Craig Rhosyfelin -- order or chaos?


This is a more or less vertical image of the Rhosyfelin dig as it was in 2012 or 2013  - reproduced by Prof MPP in one of his articles.

I was talking recently to a lady who has been involved in the dig, and I mentioned my feeling of sadness about all the thousands of hours or meticulous work -- not to mention thousands of pounds -- expended in measuring and recording every single stone, bit by bit, as the "working surface" goes deeper and deeper, with the purpose of finding some sort of pattern which will confirm the quarry hypotheses.  I said that as far as I could see the distribution of stones, large and small, is pretty chaotic, with NO pattern visible that might be attributed to human agency.  (The distribution of stones might appear from the above photo to be more or less random; but it's best not to use the word "random" since falling and sliding stones beneath a rock face do follow certain physical laws -- the law of gravity and movements related to the sliding coefficient, for example -- which determine where they finally end up on the scree or rockfall bank.) 

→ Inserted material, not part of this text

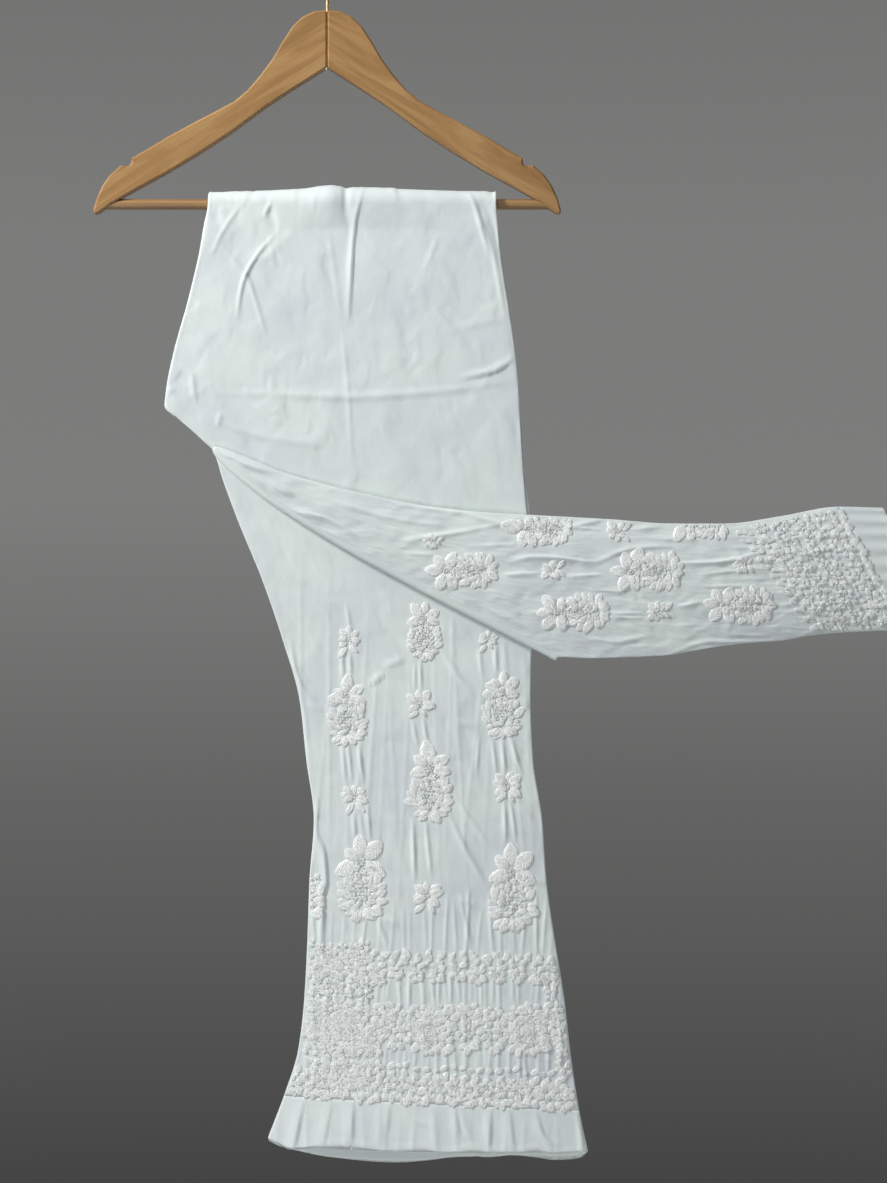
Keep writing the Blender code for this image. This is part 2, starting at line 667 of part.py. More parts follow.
def add_arm(name, side, cutters, look, collection):
    """A flat outline given thickness, with rounded edges, the bar's socket and half of the stem's hole."""
    outline = arm_outline()
    curve = bpy.data.curves.new(name, "CURVE")
    curve.dimensions = "2D"
    curve.fill_mode = "BOTH"
    curve.extrude = ARM_THICK / 2 * MM
    spline = curve.splines.new("POLY")
    spline.points.add(len(outline) - 1)
    for at, (x, drop) in zip(spline.points, outline):
        at.co = (side * x * MM, -drop * MM, 0, 1)
    spline.use_cyclic_u = True
    flat = bpy.data.objects.new(name + "_outline", curve)
    collection.objects.link(flat)
    flat.rotation_euler = (math.pi / 2, 0, 0)
    bpy.context.view_layer.update()
    graph = bpy.context.evaluated_depsgraph_get()
    mesh = bpy.data.meshes.new_from_object(flat.evaluated_get(graph))
    mesh.transform(flat.matrix_world)
    bpy.data.objects.remove(flat)
    tidy = bmesh.new()
    tidy.from_mesh(mesh)
    bmesh.ops.remove_doubles(tidy, verts=tidy.verts, dist=1e-6)
    bmesh.ops.recalc_face_normals(tidy, faces=tidy.faces)
    tidy.to_mesh(mesh)
    tidy.free()
    mesh.materials.clear()
    mesh.materials.append(look)
    made = bpy.data.objects.new(name, mesh)
    collection.objects.link(made)
    rounding = made.modifiers.new("rounded_edges", "BEVEL")
    rounding.width = 1.6 * MM
    rounding.segments = 1
    rounding.limit_method = "ANGLE"
    rounding.angle_limit = math.radians(50)
    for tool in cutters:
        cut = made.modifiers.new(tool.name, "BOOLEAN")
        cut.object = tool
        cut.operation = "DIFFERENCE"
    return made


def add_bar(look, collection):
    bpy.ops.mesh.primitive_cylinder_add(
        vertices=24, radius=BAR_RADIUS * MM, depth=(BAR_RIGHT - BAR_LEFT) * MM
    )
    made = bpy.context.object
    made.name = "hanger_bar"
    made.location = ((BAR_RIGHT + BAR_LEFT) / 2 * MM, 0, -BAR_DROP * MM)
    made.rotation_euler = (0, math.pi / 2, 0)
    made.data.shade_smooth()
    made.data.set_sharp_from_angle(angle=math.radians(40))
    made.data.materials.append(look)
    for holder in made.users_collection:
        holder.objects.unlink(made)
    collection.objects.link(made)


def add_hook(look, collection):
    """A wire: three quarters of a circle over the rail, a short sweep back to the middle, then the stem."""
    ring = HOOK_INSIDE + WIRE
    turns = np.radians(np.linspace(200, -38, 22))
    route = [(ring * math.cos(t), -HOOK_INSIDE + ring * math.sin(t)) for t in turns]
    route += [(10.5, -41.5), (5.0, -46.0), (1.4, -50.5), (0.0, -56.5), (0.0, -STEM_BOTTOM)]
    curve = bpy.data.curves.new("hanger_hook", "CURVE")
    curve.dimensions = "3D"
    curve.bevel_depth = WIRE * MM
    curve.bevel_resolution = 2
    curve.use_fill_caps = True
    spline = curve.splines.new("POLY")
    spline.points.add(len(route) - 1)
    for at, (x, z) in zip(spline.points, route):
        at.co = (x * MM, 0, z * MM, 1)
    curve.materials.append(look)
    made = bpy.data.objects.new("hanger_hook", curve)
    collection.objects.link(made)


def new_collection(name):
    made = bpy.data.collections.new(name)
    bpy.context.scene.collection.children.link(made)
    return made


for old in list(bpy.data.objects):
    bpy.data.objects.remove(old)

LEFT = left_leg()
RIGHT, FOLD_ROW = right_leg()
trousers = new_collection("trousers_on_hanger")
cutters = new_collection("cutters")

cotton = material("white_cotton", (0.79, 0.83, 0.81), 0.85)
cotton_inside = material("white_cotton_back", (0.74, 0.78, 0.77), 0.88)
elastic = material("gathered_casing", (0.76, 0.80, 0.79), 0.88)
wood = material("honey_wood", (0.44, 0.25, 0.10), 0.45)
copper = material("copper_wire", (0.55, 0.30, 0.18), 0.35, 1.0)

left_end = len(LEFT.edge) - 1
left_seam = left_end - 1 - LEFT_LEG[-2].extra
right_end = len(RIGHT.edge) - 1
right_seam = right_end - 1 - SWUNG[-2].extra

left_rows = piece_of(LEFT, 0, left_seam, True, True)
add_panel("left_front", left_rows, False, -1, FRONT_COLUMNS, left_front_relief, cotton, trousers)
add_panel("left_back", left_rows, True, -1, BACK_COLUMNS, left_back_relief, cotton_inside, trousers)

# Each panel of the turned leg is cut out as one piece. It is two solids here, parted along the crease across
# the crotch, because the collision pieces of a single solid would fill the leg.
crease_row = len(HIP_BEHIND) + ARC_STEPS - 1 + len(HIP_FRONT) - 2
for part, first, last in (("hip", 0, crease_row), ("leg", crease_row, right_seam)):
    rows = piece_of(RIGHT, first, last, True, True)
    for name, outer, columns, relief in (
        ("right_front", False, FRONT_COLUMNS, right_front_relief),
        ("right_back", True, HIP_COLUMNS, right_back_relief),
    ):
        add_panel(f"{name}_{part}", rows, outer, 1, columns, relief, cotton, trousers, first)

left_hem = piece_of(LEFT, left_seam, left_end, True, False)
left_hem_front = bowed(left_hem, HEM_BOW_FRONT)
left_hem_back = bowed(left_hem, HEM_BOW_BACK)
right_hem = piece_of(RIGHT, right_seam, right_end, True, False)
add_panel("left_hem_front", left_hem_front, False, -1, HEM_COLUMNS, hem_relief, cotton, trousers)
add_panel("left_hem_back", left_hem_back, True, -1, HEM_COLUMNS, hem_relief, cotton_inside, trousers)
add_panel("right_hem_front", right_hem, False, 1, HEM_COLUMNS, hem_relief, cotton, trousers)
add_panel("right_hem_back", right_hem, True, 1, HEM_COLUMNS, hem_relief, cotton_inside, trousers)
add_waistband(elastic, trousers)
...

The lady agreed that the work was very careful and time-consuming, and agreed that there was as yet no obvious pattern to the stones which might be seized upon by MPP and his colleagues as indicating human involvement.  But she also said that careful work was a key requirement of the digging team, and one has to respect that.  After all, at some stage something important might turn up, and the context has to be accurately recorded if it is to be sensibly interpreted. 

All that having been said, the longer the work goes on, the more desperate the search for meaning becomes, and the greater the likelihood of patterns being seen that do not actually exist, or even of artifices created by the diggers (such as the "props" supposedly supporting the "abandoned orthostat") being given profound meaning. 

From the point of view of a geomorphologist, the dig over the last three years has given a fascinating insight into the internal arrangement of stones on a Devensian rockfall bank on the flank of a meltwater channel probably cut at the end of the Anglian glaciation.  One doesn't often get such a detailed cleaning up of an entirely natural phenomenon.